Nous amplifions ensuite les dispositifs en faveur de la réussite des élèves, tels que les dédoublements en établissements REP et REP+, le plafonnement à 24 des classes de primaire hors REP ou le développement des unités localisées pour l’inclusion scolaire (Ulis).
La réussite des élèves passera aussi et surtout par des réformes structurantes, comme celle des lycées professionnels, que je porte avec la ministre Carole Grandjean, et qui fait actuellement l’objet d’une concertation bien engagée. J’ai déjà évoqué l’importance du collège, sur lequel un travail de transformation va s’engager au bénéfice de la réussite de tous les élèves.

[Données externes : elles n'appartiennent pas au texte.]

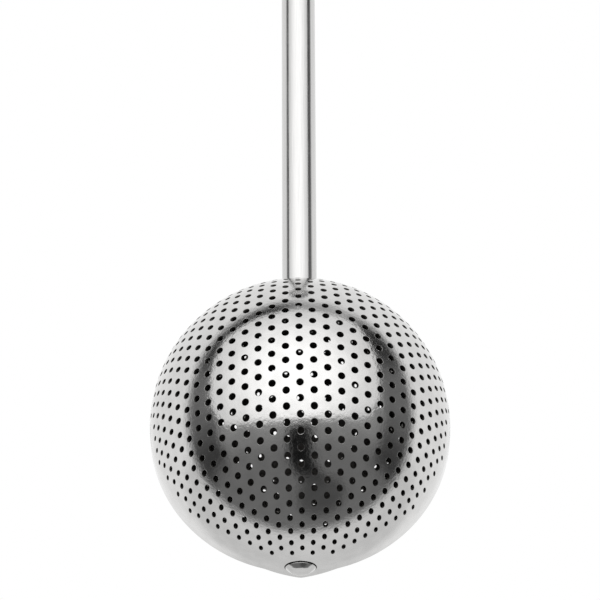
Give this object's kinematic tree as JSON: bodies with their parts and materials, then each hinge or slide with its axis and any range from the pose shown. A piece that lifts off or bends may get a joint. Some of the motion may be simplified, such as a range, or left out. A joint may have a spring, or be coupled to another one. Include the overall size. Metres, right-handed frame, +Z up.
{
  "type": "tea infuser",
  "caption": "Perforated steel tea ball on a long tube stem; a twist knob turns the rear half shell open inside the front one.",
  "frame": {"origin": "lowest point, the tip of the pivot rivet's head, on the stem's axis", "axes": "+Z up the stem towards the twist knob, -Y the way the fixed front shell faces, +X to the right of a person who looks at the front shell"},
  "size_m": [0.045, 0.044, 0.19],
  "materials": {
    "polished_steel": "polished stainless steel",
    "satin_steel": "satin stainless steel",
    "soft_rubber": "soft matte black",
    "hard_plastic": "fine matte texture",
    "bearing_plastic": "natural acetal"
  },
  "bodies": {
    "handle": {"front_shell": "polished_steel", "pivot_rivet": "polished_steel", "pivot_washer": "satin_steel", "stem_tube": "satin_steel", "lower_bush": "bearing_plastic", "upper_bush": "bearing_plastic", "grip_ferrule": "satin_steel", "grip_core": "hard_plastic", "grip_sleeve": "soft_rubber", "stop_pin": "satin_steel", "thrust_washer": "bearing_plastic"},
    "twist": {"rear_shell": "polished_steel", "drive_rod": "satin_steel", "shell_washer": "satin_steel", "shell_nut": "satin_steel", "friction_ring": "soft_rubber", "knob_core": "hard_plastic", "knob_pin": "satin_steel", "knob_sleeve": "soft_rubber", "knob_cap": "polished_steel"}
  },
  "joints": [
    {"name": "ball_twist", "type": "hinge", "parent": "handle", "child": "twist", "pos_m": [0, 0, 0.02315], "axis": [0, 0, 1], "range_deg": [0, 180]}
  ]
}
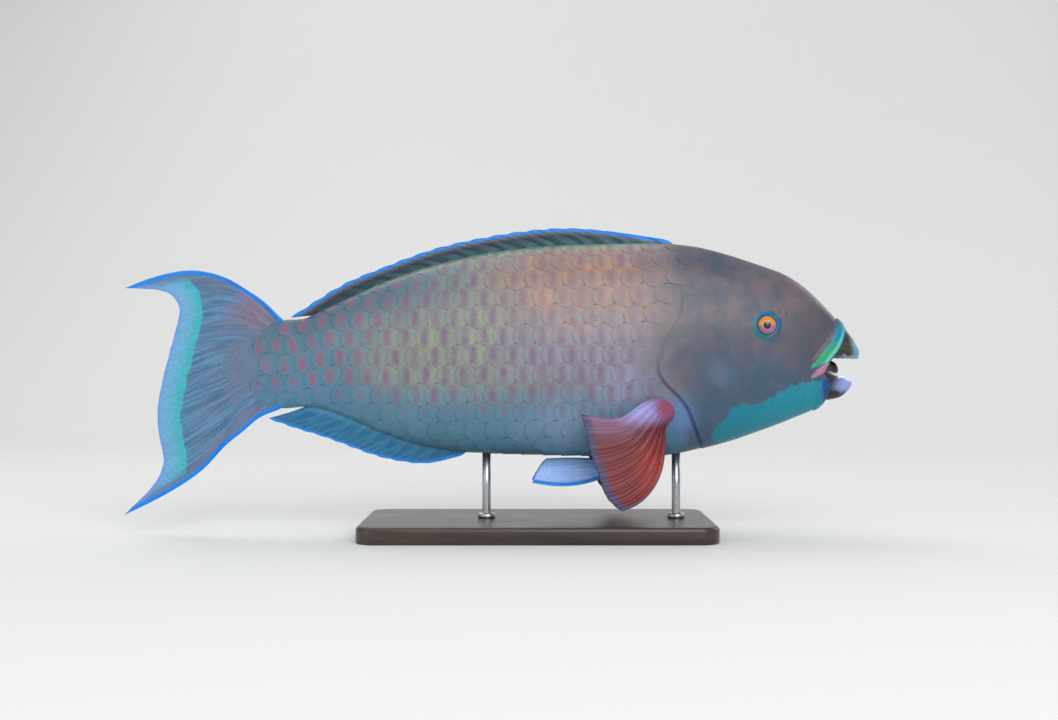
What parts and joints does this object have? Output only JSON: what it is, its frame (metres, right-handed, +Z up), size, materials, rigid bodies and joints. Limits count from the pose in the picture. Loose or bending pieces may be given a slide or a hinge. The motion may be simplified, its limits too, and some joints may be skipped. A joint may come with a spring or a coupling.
{
  "type": "parrotfish",
  "caption": "Life-size still model of an adult male parrotfish, swimming with its paired fins lowered, on a flat base with two short rods.",
  "frame": {"origin": "on the surface that the base rests on, under the middle of the model's length", "axes": "+X towards the fish's head, +Y to the fish's left, +Z up"},
  "size_m": [0.4499, 0.112, 0.1874],
  "materials": {
    "skin_head": "wet satin skin, mauve brown with a turquoise chin and upper lip",
    "skin_body": "wet satin scales, rose bars over olive grey, blue below",
    "skin_tail": "wet satin scales, teal blue with rose spots",
    "beak_upper": "stained tooth plate with a pale blue biting edge",
    "beak_lower": "pale blue polished tooth plate",
    "eye": "clear wet eye, orange iris and black pupil",
    "fin_dorsal": "dark membrane with a bright blue edge",
    "fin_anal": "blue membrane with a bright blue edge",
    "fin_caudal": "grey blue membrane with a turquoise band and blue margins",
    "fin_pectoral": "red membrane with a dark blue outer edge",
    "fin_pelvic": "lilac membrane with a bright blue leading edge",
    "stand_wood": "dark stained, satin",
    "stand_steel": "brushed"
  },
  "bodies": {
    "root": {"head": "skin_head", "torso": "skin_body", "tail": "skin_tail", "beak_upper": "beak_upper", "beak_lower": "beak_lower", "eye_right": "eye", "eye_left": "eye", "dorsal_fin": "fin_dorsal", "anal_fin": "fin_anal", "caudal_fin": "fin_caudal", "pectoral_fin_right": "fin_pectoral", "pectoral_fin_left": "fin_pectoral", "pelvic_fin_right": "fin_pelvic", "pelvic_fin_left": "fin_pelvic", "stand_base": "stand_wood", "stand_rod_front": "stand_steel", "stand_rod_rear": "stand_steel"}
  },
  "joints": []
}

J’ai également souhaité, à travers ce budget, donner corps à la priorité que j’ai fixée en matière de lutte contre les inégalités. Nous serons plus attentifs que jamais aux plus fragiles, pour que chaque enfant, chaque jeune, dans tous les territoires, puisse suivre sa scolarité dans les meilleures conditions. De nombreux dispositifs – petits déjeuners gratuits, contrats locaux d’accompagnement, territoires éducatifs ruraux – seront étendus grâce à des crédits supplémentaires.
Les bourses de collège et de lycée ont été revalorisées de 4 % à la dernière rentrée et nous nous fixons également des objectifs ambitieux de meilleure utilisation des fonds sociaux disponibles dans les établissements. Il faut que toutes les familles qui en ont besoin puissent avoir accès à ces aides. Sur ce sujet, un amendement du Gouvernement visant à abonder les fonds sociaux des établissements d’enseignement agricole a été déposé : l’adoption de cet amendement n° II-1256 permettra, en toute cohérence, d’aider l’ensemble des jeunes qui en ont besoin, quel que soit leur établissement.
Sur ce sujet, de même que sur les autres amendements qui concernent l’enseignement agricole, mon collègue ministre de l’agriculture Marc Fesneau, que je remercie pour sa présence, pourra vous apporter toutes les réponses nécessaires. Les enjeux de l’enseignement agricole sont en effet majeurs pour la formation de nos jeunes et l’avenir de notre pays.
Je veux mettre l’accent aussi sur une vraie nouveauté, le fonds d’innovation pédagogique, qui sera doté en 2023 de 150 millions d’euros. Il permettra de financer tous les projets pédagogiques innovants issus des débats engagés avec les équipes éducatives dans le cadre du Conseil national de la refondation.
En nous fondant sur l’expérience conduite à Marseille, nous préparons le déploiement d’un dispositif ambitieux dans son volume et novateur dans son fonctionnement, puisqu’il sera pleinement déconcentré et ainsi proche du terrain. Je ne doute pas que cette approche concrète et locale recueille l’approbation de votre assemblée.
Ce nouveau fonds, qui viendra abonder notre budget à partir d’un transfert de crédits de la mission « Investir pour la France de 2030 », permettra par exemple de financer des projets autour des savoirs fondamentaux, de l’inclusion des élèves en situation de handicap, ou de l’éducation artistique et culturelle. Le tout sera fait sans aucune mise en concurrence, mais dans un esprit de confiance à l’égard des équipes pédagogiques.
Afin de faciliter le financement de ces projets, en particulier dans le premier degré, je soutiendrai votre amendement n° II-223 rectifié ter, monsieur le rapporteur pour avis Grosperrin : votre texte constitue une mesure de simplification efficace, à laquelle je ne peux qu’être favorable.
Pour terminer, je veux revenir sur un sujet important, sur lequel je sais que vous êtes impliqués, celui de l’école inclusive, qui demeure plus que jamais une priorité. Ce sont ainsi 4 000 nouveaux postes d’AESH qui seront créés à la rentrée 2023, après une hausse identique en 2022. Les moyens sont là.
Cette hausse continue doit s’inscrire dans le cadre d’une réforme plus globale, celle de « l’acte 2 de l’école inclusive ». L’objectif de cette réforme est simple et ambitieux : que chaque enfant soit correctement accompagné, en fonction de ses besoins. Nous avons engagé le travail en nous fixant un cap très clair : présenter des propositions concrètes lors de la Conférence nationale du handicap qui aura lieu au printemps 2023. Il s’agira notamment de permettre aux AESH d’atteindre, si tel est leur choix, un temps plein de trente-cinq heures hebdomadaires, conformément à l’engagement du Président de la République.
Afin d’améliorer immédiatement la situation financière fragile des AESH, ces derniers vont devenir éligibles aux primes REP et REP+, comme les assistants d’éducation (AED) ; ils connaîtront en outre une revalorisation globale de 10 % en septembre prochain.
Mesdames, messieurs les sénateurs, vous le voyez, ce budget est ambitieux et répond à des constats que nous partageons très largement, j’en suis convaincu.